EXERCISE DESCRIPTION
Please write out the material that follows, exactly as it stands.

## start PROVIDED DATA

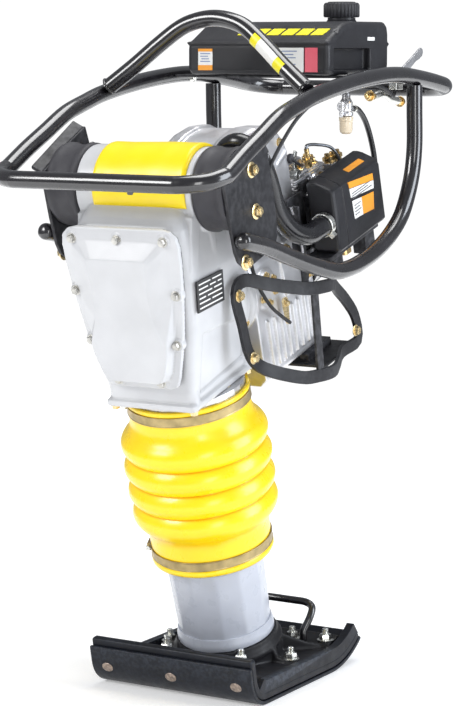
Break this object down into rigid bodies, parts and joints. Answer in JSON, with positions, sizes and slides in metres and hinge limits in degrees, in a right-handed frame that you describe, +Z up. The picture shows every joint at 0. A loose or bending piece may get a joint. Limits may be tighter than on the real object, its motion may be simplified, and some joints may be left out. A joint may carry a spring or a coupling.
{
  "type": "jumping jack rammer",
  "caption": "Walk-behind tamping rammer with sprung foot, crank drive, engine, tank and rocking tubular handle.",
  "frame": {"origin": "on the ground, at the centre of the whole machine's plan outline", "axes": "+Z up; -Y is the machine's front, where the leg leans to; +X is its left side"},
  "size_m": [0.3956, 0.8093, 1.043],
  "materials": {
    "grey_paint": "light grey enamel on cast aluminium, satin",
    "bare_aluminium": "as cast and machined aluminium",
    "yellow_plastic": "moulded yellow plastic, satin",
    "yellow_rubber": "glossy yellow rubber",
    "black_paint": "black powder coat, satin",
    "black_plastic": "black moulded plastic, fine grain",
    "black_rubber": "black rubber",
    "machined_steel": "machined steel",
    "spring_steel": "dark heat-treated steel",
    "clamp_steel": "yellow passivated steel band",
    "brass": "brass",
    "clear_bowl": "cream translucent plastic"
  },
  "bodies": {
    "housing": {"crankcase": "grey_paint", "front_cover": "grey_paint", "drum_cover": "yellow_plastic", "guide_cylinder": "machined_steel", "upper_clamp": "clamp_steel", "bellows": "yellow_rubber", "gear_bearing": "machined_steel", "engine_block": "bare_aluminium", "cooling_shroud": "bare_aluminium", "cylinder_head": "bare_aluminium", "recoil_cover": "black_paint", "muffler": "spring_steel", "injection_pump": "brass", "air_cleaner_box": "black_plastic", "air_cleaner_bracket": "black_paint", "intake_hose": "black_rubber", "guard_left": "black_paint", "guard_right": "black_paint", "skid_plate": "black_paint"},
    "foot": {"leg_tube": "grey_paint", "spring_cylinder": "machined_steel", "cylinder_cap": "machined_steel", "lower_spring": "spring_steel", "upper_spring": "spring_steel", "lower_clamp": "clamp_steel", "shoe_casting": "black_paint", "shoe_board": "black_plastic", "shoe_sole": "black_paint", "bail_bar": "black_paint"},
    "piston": {"piston_rod": "machined_steel", "piston_head": "machined_steel"},
    "connecting_rod": {"connecting_rod": "machined_steel"},
    "crank": {"crank_gear": "machined_steel"},
    "clutch": {"clutch_drum": "machined_steel"},
    "engine_rotor": {"engine_shaft": "machined_steel", "clutch_shoes": "bare_aluminium", "flywheel": "bare_aluminium"},
    "starter_pulley": {"starter_pulley": "black_plastic"},
    "starter_grip": {"starter_grip": "black_plastic", "starter_rope": "black_rubber"},
    "governor_arm": {"governor_arm": "machined_steel"},
    "handle": {"handle_loop": "black_paint", "lifting_arch": "black_paint", "side_loop_left": "black_paint", "side_loop_right": "black_paint", "side_plate_left": "black_paint", "side_plate_right": "black_paint", "cross_tube": "black_paint", "rubber_mount_left": "black_rubber", "rubber_mount_right": "black_rubber", "tank_cradle": "black_paint", "fuel_tank": "black_plastic", "fuel_cock": "machined_steel", "filter_bowl": "clear_bowl", "throttle_bracket": "machined_steel", "fuel_hose": "black_rubber", "throttle_cable": "black_rubber"},
    "fuel_cap": {"fuel_cap": "black_plastic"},
    "fuel_cock_lever": {"fuel_cock_lever": "machined_steel"},
    "throttle_lever": {"throttle_lever": "machined_steel"}
  },
  "joints": [
    {"name": "foot_slide", "type": "slide", "parent": "housing", "child": "foot", "axis": [0, -0.2773, 0.9608], "range_m": [-0.035, 0.035], "stiffness_N_per_m": 30000, "springref_m": -0.021, "deforming": ["bellows", "lower_spring", "upper_spring"]},
    {"name": "piston_slide", "type": "slide", "parent": "housing", "child": "piston", "axis": [0, -0.2773, 0.9608], "range_m": [0, 0.06]},
    {"name": "rod_swing", "type": "hinge", "parent": "piston", "child": "connecting_rod", "pos_m": [0, -0.16147, 0.52651], "axis": [0, 0.9608, 0.2773], "range_deg": [-16.4, 16.4]},
    {"name": "crank_spin", "type": "hinge", "parent": "housing", "child": "crank", "pos_m": [0, -0.19918, 0.65717], "axis": [0, 0.9608, 0.2773], "continuous": true},
    {"name": "clutch_spin", "type": "hinge", "parent": "housing", "child": "clutch", "pos_m": [0, -0.17442, 0.57138], "axis": [0, 0.9608, 0.2773], "continuous": true},
    {"name": "engine_spin", "type": "hinge", "parent": "housing", "child": "engine_rotor", "pos_m": [0, -0.17442, 0.57138], "axis": [0, 0.9608, 0.2773], "continuous": true},
    {"name": "starter_pull", "type": "slide", "parent": "housing", "child": "starter_grip", "axis": [-1, 0, 0], "range_m": [0, 0.45]},
    {"name": "starter_spin", "type": "hinge", "parent": "housing", "child": "starter_pulley", "pos_m": [0, -0.17442, 0.57138], "axis": [0, 0.9608, 0.2773], "range_deg": [0, 650]},
    {"name": "governor_turn", "type": "hinge", "parent": "housing", "child": "governor_arm", "pos_m": [0.072, 0.01805, 0.58249], "axis": [1, 0, 0], "range_deg": [0, 30]},
    {"name": "handle_rock", "type": "hinge", "parent": "housing", "child": "handle", "pos_m": [0, -0.23218, 0.77151], "axis": [1, 0, 0], "range_deg": [-3, 3], "stiffness_Nm_per_rad": 3000, "deforming": ["rubber_mount_left", "rubber_mount_right", "fuel_hose", "throttle_cable"]},
    {"name": "cap_turn", "type": "hinge", "parent": "handle", "child": "fuel_cap", "pos_m": [0.072, 0.205, 1.03], "axis": [0, 0, 1], "range_deg": [0, 180]},
    {"name": "cock_turn", "type": "hinge", "parent": "handle", "child": "fuel_cock_lever", "pos_m": [0.11, 0.151, 0.88], "axis": [0, -1, 0], "range_deg": [0, 90]},
    {"name": "throttle_turn", "type": "hinge", "parent": "handle", "child": "throttle_lever", "pos_m": [0.167, 0.236, 0.934], "axis": [1, 0, 0], "range_deg": [0, 50]}
  ],
  "couplings": [
    {"joint": "clutch_spin", "follows": "crank_spin", "ratio": -4.4},
    {"joint": "starter_spin", "follows": "starter_pull", "rad_per_m": 25},
    {"joint": "governor_turn", "follows": "throttle_turn", "ratio": 0.6}
  ]
}
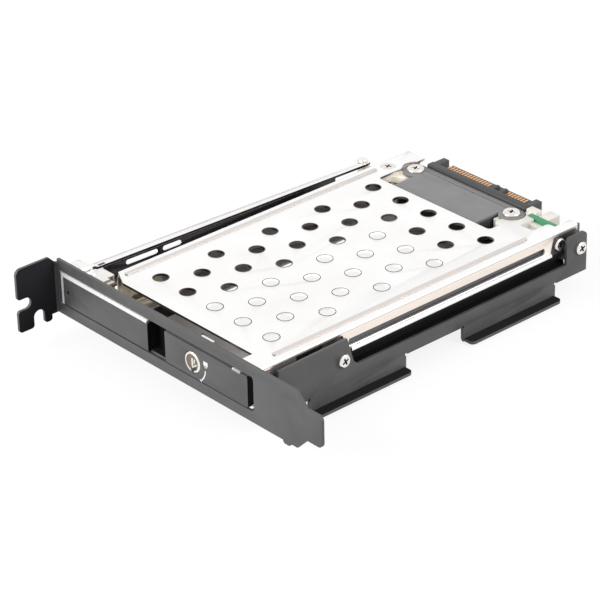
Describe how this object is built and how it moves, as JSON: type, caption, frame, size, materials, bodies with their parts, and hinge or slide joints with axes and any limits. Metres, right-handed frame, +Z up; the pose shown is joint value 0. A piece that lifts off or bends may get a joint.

## end PROVIDED DATA

RESPONSE TO THE TASK
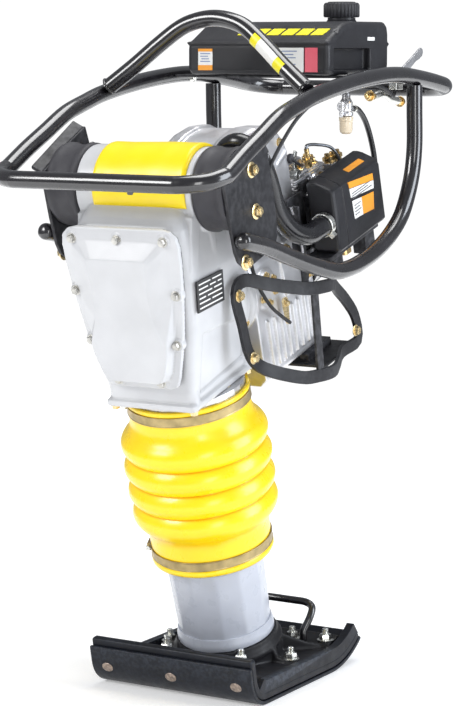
Break this object down into rigid bodies, parts and joints. Answer in JSON, with positions, sizes and slides in metres and hinge limits in degrees, in a right-handed frame that you describe, +Z up. The picture shows every joint at 0. A loose or bending piece may get a joint. Limits may be tighter than on the real object, its motion may be simplified, and some joints may be left out. A joint may carry a spring or a coupling.
{
  "type": "jumping jack rammer",
  "caption": "Walk-behind tamping rammer with sprung foot, crank drive, engine, tank and rocking tubular handle.",
  "frame": {"origin": "on the ground, at the centre of the whole machine's plan outline", "axes": "+Z up; -Y is the machine's front, where the leg leans to; +X is its left side"},
  "size_m": [0.3956, 0.8093, 1.043],
  "materials": {
    "grey_paint": "light grey enamel on cast aluminium, satin",
    "bare_aluminium": "as cast and machined aluminium",
    "yellow_plastic": "moulded yellow plastic, satin",
    "yellow_rubber": "glossy yellow rubber",
    "black_paint": "black powder coat, satin",
    "black_plastic": "black moulded plastic, fine grain",
    "black_rubber": "black rubber",
    "machined_steel": "machined steel",
    "spring_steel": "dark heat-treated steel",
    "clamp_steel": "yellow passivated steel band",
    "brass": "brass",
    "clear_bowl": "cream translucent plastic"
  },
  "bodies": {
    "housing": {"crankcase": "grey_paint", "front_cover": "grey_paint", "drum_cover": "yellow_plastic", "guide_cylinder": "machined_steel", "upper_clamp": "clamp_steel", "bellows": "yellow_rubber", "gear_bearing": "machined_steel", "engine_block": "bare_aluminium", "cooling_shroud": "bare_aluminium", "cylinder_head": "bare_aluminium", "recoil_cover": "black_paint", "muffler": "spring_steel", "injection_pump": "brass", "air_cleaner_box": "black_plastic", "air_cleaner_bracket": "black_paint", "intake_hose": "black_rubber", "guard_left": "black_paint", "guard_right": "black_paint", "skid_plate": "black_paint"},
    "foot": {"leg_tube": "grey_paint", "spring_cylinder": "machined_steel", "cylinder_cap": "machined_steel", "lower_spring": "spring_steel", "upper_spring": "spring_steel", "lower_clamp": "clamp_steel", "shoe_casting": "black_paint", "shoe_board": "black_plastic", "shoe_sole": "black_paint", "bail_bar": "black_paint"},
    "piston": {"piston_rod": "machined_steel", "piston_head": "machined_steel"},
    "connecting_rod": {"connecting_rod": "machined_steel"},
    "crank": {"crank_gear": "machined_steel"},
    "clutch": {"clutch_drum": "machined_steel"},
    "engine_rotor": {"engine_shaft": "machined_steel", "clutch_shoes": "bare_aluminium", "flywheel": "bare_aluminium"},
    "starter_pulley": {"starter_pulley": "black_plastic"},
    "starter_grip": {"starter_grip": "black_plastic", "starter_rope": "black_rubber"},
    "governor_arm": {"governor_arm": "machined_steel"},
    "handle": {"handle_loop": "black_paint", "lifting_arch": "black_paint", "side_loop_left": "black_paint", "side_loop_right": "black_paint", "side_plate_left": "black_paint", "side_plate_right": "black_paint", "cross_tube": "black_paint", "rubber_mount_left": "black_rubber", "rubber_mount_right": "black_rubber", "tank_cradle": "black_paint", "fuel_tank": "black_plastic", "fuel_cock": "machined_steel", "filter_bowl": "clear_bowl", "throttle_bracket": "machined_steel", "fuel_hose": "black_rubber", "throttle_cable": "black_rubber"},
    "fuel_cap": {"fuel_cap": "black_plastic"},
    "fuel_cock_lever": {"fuel_cock_lever": "machined_steel"},
    "throttle_lever": {"throttle_lever": "machined_steel"}
  },
  "joints": [
    {"name": "foot_slide", "type": "slide", "parent": "housing", "child": "foot", "axis": [0, -0.2773, 0.9608], "range_m": [-0.035, 0.035], "stiffness_N_per_m": 30000, "springref_m": -0.021, "deforming": ["bellows", "lower_spring", "upper_spring"]},
    {"name": "piston_slide", "type": "slide", "parent": "housing", "child": "piston", "axis": [0, -0.2773, 0.9608], "range_m": [0, 0.06]},
    {"name": "rod_swing", "type": "hinge", "parent": "piston", "child": "connecting_rod", "pos_m": [0, -0.16147, 0.52651], "axis": [0, 0.9608, 0.2773], "range_deg": [-16.4, 16.4]},
    {"name": "crank_spin", "type": "hinge", "parent": "housing", "child": "crank", "pos_m": [0, -0.19918, 0.65717], "axis": [0, 0.9608, 0.2773], "continuous": true},
    {"name": "clutch_spin", "type": "hinge", "parent": "housing", "child": "clutch", "pos_m": [0, -0.17442, 0.57138], "axis": [0, 0.9608, 0.2773], "continuous": true},
    {"name": "engine_spin", "type": "hinge", "parent": "housing", "child": "engine_rotor", "pos_m": [0, -0.17442, 0.57138], "axis": [0, 0.9608, 0.2773], "continuous": true},
    {"name": "starter_pull", "type": "slide", "parent": "housing", "child": "starter_grip", "axis": [-1, 0, 0], "range_m": [0, 0.45]},
    {"name": "starter_spin", "type": "hinge", "parent": "housing", "child": "starter_pulley", "pos_m": [0, -0.17442, 0.57138], "axis": [0, 0.9608, 0.2773], "range_deg": [0, 650]},
    {"name": "governor_turn", "type": "hinge", "parent": "housing", "child": "governor_arm", "pos_m": [0.072, 0.01805, 0.58249], "axis": [1, 0, 0], "range_deg": [0, 30]},
    {"name": "handle_rock", "type": "hinge", "parent": "housing", "child": "handle", "pos_m": [0, -0.23218, 0.77151], "axis": [1, 0, 0], "range_deg": [-3, 3], "stiffness_Nm_per_rad": 3000, "deforming": ["rubber_mount_left", "rubber_mount_right", "fuel_hose", "throttle_cable"]},
    {"name": "cap_turn", "type": "hinge", "parent": "handle", "child": "fuel_cap", "pos_m": [0.072, 0.205, 1.03], "axis": [0, 0, 1], "range_deg": [0, 180]},
    {"name": "cock_turn", "type": "hinge", "parent": "handle", "child": "fuel_cock_lever", "pos_m": [0.11, 0.151, 0.88], "axis": [0, -1, 0], "range_deg": [0, 90]},
    {"name": "throttle_turn", "type": "hinge", "parent": "handle", "child": "throttle_lever", "pos_m": [0.167, 0.236, 0.934], "axis": [1, 0, 0], "range_deg": [0, 50]}
  ],
  "couplings": [
    {"joint": "clutch_spin", "follows": "crank_spin", "ratio": -4.4},
    {"joint": "starter_spin", "follows": "starter_pull", "rad_per_m": 25},
    {"joint": "governor_turn", "follows": "throttle_turn", "ratio": 0.6}
  ]
}
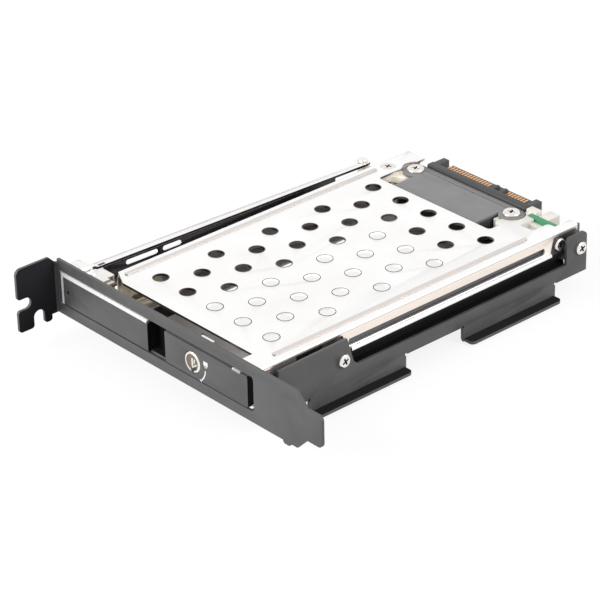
Describe how this object is built and how it moves, as JSON: type, caption, frame, size, materials, bodies with their parts, and hinge or slide joints with axes and any limits. Metres, right-handed frame, +Z up; the pose shown is joint value 0. A piece that lifts off or bends may get a joint.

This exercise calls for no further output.